For example, after Kelsey Maxwell divorced her husband of almost a decade, she sold her old wedding set online and made enough money to buy tickets to a Royals’ World Series game. “When people ask me how much I spent on those baseball tickets,” she explained, “I like to tell them ‘eight years of my life.’”

While sites like Craigslist, eBay and Amazon offer plenty of opportunities for selling goods, some sites cater specifically to the post-breakup market.

For example, on Never Liked It Anyway, which calls itself “the eBay for Break Ups,” the newly single can sell their items to supportive community members -- as long as they share their story first.

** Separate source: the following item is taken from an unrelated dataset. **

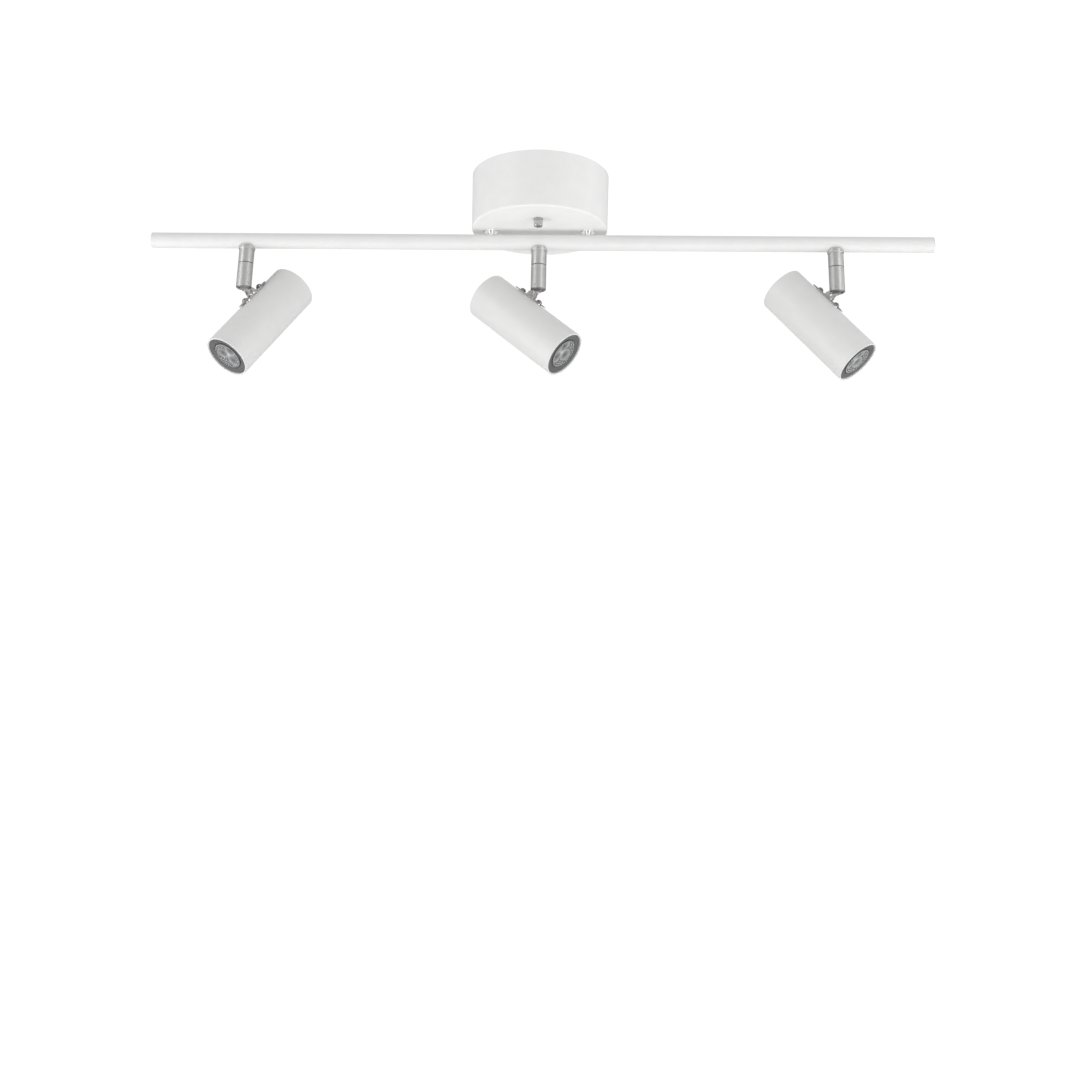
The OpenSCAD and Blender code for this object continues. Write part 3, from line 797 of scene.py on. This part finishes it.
def lead_route(k, nipple_x, top_z, bottom_z):
    """From pole k to the front, across to the left spacer and down into the bar, in mm."""
    x = (k - 1) * TERMINAL_PITCH
    y = LEAD_ACROSS_Y - k * LEAD_FAN
    in_x = nipple_x + LEAD_NEST_R * math.cos(math.radians(LEAD_NEST[k]))
    in_y = LEAD_NEST_R * math.sin(math.radians(LEAD_NEST[k]))
    return [(x, LEAD_START_Y, top_z), (x, y + 2, top_z), (x - 6, y, top_z - 4), (-30, y, -22),
            (in_x + 6, y / 2, -36), (in_x, in_y, -48), (in_x, in_y, -60), (in_x, in_y, bottom_z)]


def leads():
    """Brown, blue and green-yellow leads from the terminals, and the sleeved harness in the bar."""
    low, high = extent("wiring")
    nipple_low = extent("bar_nipples")[0]
    nipple_x = nipple_low.x / MM + NIPPLE_R
    harness_z = middle(*extent("bar_tube")).z - HARNESS_LOW * MM
    top_z = high.z / MM - LEAD_R
    bottom_z = harness_z / MM + HARNESS_R + 1
    pieces = []
    for k in range(3):
        piece = lead("lead", lead_route(k, nipple_x, top_z, bottom_z), LEAD_R * MM)
        pieces.append((piece, FIRST_LEAD_TONE + LEAD_TONE_INSET + LEAD_TONE_STEP * k))
    across = Matrix.Translation((low.x, 0, harness_z))
    pieces.append((rod("harness", HARNESS_R * MM, high.x - low.x, across), 0))
    for spot in SPOTS:
        at = middle(*extent("stem_upper_" + spot))
        drop = rod("drop", DROP_R * MM, harness_z - low.z, upright(at.x, at.y, low.z))
        pieces.append((drop, 0))
    for piece, tone in pieces:
        attribute = piece.data.attributes.new("lead_tone", "FLOAT", "POINT")
        attribute.data.foreach_set("value", [tone] * len(piece.data.vertices))
    wiring = join("wiring_leads", [piece for piece, tone in pieces])
    settle(wiring, "frame", "lead_sleeve", insulation, "wiring")


for spot in SPOTS:
    stem_sleeve(spot)
leads()
bar_plugs()
canopy_nuts()
threads()


# ---- Materials of the CAD's own nodes ----

CAD_MATERIALS = {
    "canopy_cup": canopy_paint, "ceiling_bracket": zinc, "bracket_studs": zinc, "cap_nuts": shaded_nut_chrome,
    "cap_washers": shaded_nut_chrome, "terminal_block": nylon, "terminal_screws": zinc, "earth_screw": brass,
    "wiring": insulation, "bar_tube": bar_paint, "bar_end_plugs": plug_white, "bar_spacers": chrome,
    "bar_nipples": zinc, "nipple_nuts": zinc, "stem_nipples": zinc,
}
SPOT_MATERIALS = {
    "stem_collar": satin_nickel, "stem_upper": satin_nickel, "stem_lower": fork_nickel,
    "pivot_pin": zinc, "knuckle_lug": bright_nickel, "mount_plate": plate_nickel,
    "mount_saddle": bright_nickel, "plate_screws": screw_steel, "holder_bracket": zinc,
    "lamp_holder": ceramic, "lamp_body": lamp_white,
}
for spot in SPOTS:
    for part, material in SPOT_MATERIALS.items():
        CAD_MATERIALS[f"{part}_{spot}"] = material
for name, material in CAD_MATERIALS.items():
    mesh = frame["nodes"][name].data
    mesh.materials.clear()
    mesh.materials.append(material)


# ---- Stage, lights and camera ----

# Places and sizes are in metres, in the frame of the CAD
FLOOR_Z = -1.7
FLOOR_R = 3.2
BACKDROP = 1.03          # white that the camera sees
# The room's level, the lobes' light and the softboxes' power come from a helper program: a least-squares
# fit of renders to the photo's greys. The directions, places and sizes were chosen one by one.
ROOM_LEVEL = 0.13        # light that comes from every side of the room
# Direction, and the light that is added from there
ROOM_LOBES = (
    ((0, 1, 0), 0.25),
    ((0, -1, 0), 0.33),
    ((1, 0, 0), 0.07),
    ((0, 0, -1), 0.14),
    ((0, 0, 1), 0.51),
)
LIT_POINT = (0, 0, -0.15)          # every softbox faces it
# Name, place, width, height, and power in watts
SOFTBOXES = (
    ("left_softbox", (-1.9, -1.15, -0.25), 0.8, 1.8, 12.5),
    ("right_softbox", (1.75, -1.5, -0.25), 0.8, 1.8, 12.2),
    ("front_low_softbox", (0.1, -1.1, -1.38), 0.7, 0.6, 2.0),
    ("low_softbox", (0, -0.2, -1.65), 2.4, 1.6, 2.1),
    ("back_softbox", (0, 1.8, -0.9), 2.6, 1.2, 3.3),
    ("left_side_softbox", (-2.2, 0.1, -0.1), 0.6, 1.6, 2.9),
    ("right_side_softbox", (2.2, 0.1, -0.1), 0.6, 1.6, 5.0),
    ("left_low_softbox", (-1.6, -0.3, -1.2), 1.0, 1.0, 8.7),
    ("right_low_softbox", (1.6, -0.3, -1.2), 1.0, 1.0, 7.9),
)
# The camera comes from a fit to the outlines in the photo
CAMERA_PLACE = (0.0763, -1.7157, -0.7488)
CAMERA_AIM = (20.44, -2.50, 1.27)       # pitch, yaw and roll in degrees
CAMERA_LENS = 53.4       # in mm, on a sensor 36 mm wide
CAMERA_SHIFT = -0.2546   # upright, in widths of the sensor


def aim(position, target):
    """The turn that points a light's -Z axis at a target."""
    return (Vector(target) - Vector(position)).to_track_quat("-Z", "Y").to_matrix().to_4x4()


def softbox(name, position, width, height, watts):
    """A rectangular light that faces the spotlight bar and that the camera doesn't see."""
    data = bpy.data.lights.new(name, "AREA")
    data.shape = "RECTANGLE"
    data.size = width
    data.size_y = height
    data.energy = watts
    lamp = bpy.data.objects.new(name, data)
    bpy.context.scene.collection.objects.link(lamp)
    lamp.matrix_world = Matrix.Translation(position) @ aim(position, LIT_POINT)
    lamp.visible_camera = False


def stage_floor():
    """A pale round floor far below, which lights the bar from underneath."""
    floor = lathe("floor", [(0, 0), (0, FLOOR_R)], upright(0, 0, FLOOR_Z), 64)
    s = Shader("pale_floor", (0.82, 0.82, 0.82), 0.8)
    s.tint(s.noise(scale=3, detail=3), spread=0.01)
    floor.data.materials.append(s.material)


def studio_world():
    """White surroundings for the camera, and a softly graded room for light and reflections."""
    world = bpy.data.worlds.new("studio")
    bpy.context.scene.world = world
    world.use_nodes = True
    tree = world.node_tree
    nodes = tree.nodes
    links = tree.links
    nodes.clear()
    direction = nodes.new("ShaderNodeTexCoord").outputs["Generated"]
    total = None
    for lobe, strength in ROOM_LOBES:
        dot = nodes.new("ShaderNodeVectorMath")
        dot.operation = "DOT_PRODUCT"
        dot.inputs[1].default_value = lobe
        links.new(direction, dot.inputs[0])
        above = nodes.new("ShaderNodeMath")
        above.operation = "MAXIMUM"
        above.inputs[1].default_value = 0
        links.new(dot.outputs["Value"], above.inputs[0])
        add = nodes.new("ShaderNodeMath")
        add.operation = "MULTIPLY_ADD"
        add.inputs[1].default_value = strength
        add.inputs[2].default_value = ROOM_LEVEL
        links.new(above.outputs[0], add.inputs[0])
        if total is not None:
            links.new(total, add.inputs[2])
        total = add.outputs[0]
    room = nodes.new("ShaderNodeBackground")
    room.inputs["Color"].default_value = (1, 1, 1, 1)
    links.new(total, room.inputs["Strength"])
    white = nodes.new("ShaderNodeBackground")
    white.inputs["Color"].default_value = (1, 1, 1, 1)
    white.inputs["Strength"].default_value = BACKDROP
    path = nodes.new("ShaderNodeLightPath")
    mix = nodes.new("ShaderNodeMixShader")
    output = nodes.new("ShaderNodeOutputWorld")
    links.new(path.outputs["Is Camera Ray"], mix.inputs["Fac"])
    links.new(room.outputs["Background"], mix.inputs[1])
    links.new(white.outputs["Background"], mix.inputs[2])
    links.new(mix.outputs["Shader"], output.inputs["Surface"])


def camera():
    """Looks up at the light from in front and below, as a person in the room does."""
    pitch, yaw, roll = (math.radians(a) for a in CAMERA_AIM)
    ahead = Vector((math.sin(yaw) * math.cos(pitch), math.cos(yaw) * math.cos(pitch), math.sin(pitch)))
    right = ahead.cross(UP).normalized()
    up = right.cross(ahead)
    rolled_right = right * math.cos(roll) + up * math.sin(roll)
    rolled_up = up * math.cos(roll) - right * math.sin(roll)
    data = bpy.data.cameras.new("camera")
    data.sensor_width = 36
    data.lens = CAMERA_LENS
    data.shift_y = CAMERA_SHIFT
    data.clip_end = 50
    data.dof.use_dof = False
    cam = bpy.data.objects.new("camera", data)
    bpy.context.scene.collection.objects.link(cam)
    turn = Matrix((rolled_right, rolled_up, -ahead)).transposed().to_4x4()
    cam.matrix_world = Matrix.Translation(CAMERA_PLACE) @ turn
    bpy.context.scene.camera = cam


stage_floor()
studio_world()
for box in SOFTBOXES:
    softbox(*box)
camera()
bpy.context.scene.view_settings.view_transform = "Standard"
bpy.context.scene.view_settings.look = "None"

“It's cathartic commerce!” CEO Bella Acton explained in an email. “Our sellers have to say what they're selling, why they're selling it and their 'Bounce Back Plan'” -- how they’ll use their earnings to “feel fabulous again.”

Acton’s inspiration for the company came after a particularly bad breakup. “[After we broke up,] I started thinking about all these other things I had that I didn’t want any more [...] I started joking about a site that would let you offload your breakup baggage – I wanted to make it playful and positive and warm.”

Unlike eBay, which charges users to list certain items and limits the amount of time listings stay live, Never Liked It Anyway lets users post their unwanted jewelry or stuffed animals for free and for however long they want. Once an item sells, the site takes 6% of the listing price, as opposed to eBay’s 10% fee (up to a total of $750) plus PayPal fees.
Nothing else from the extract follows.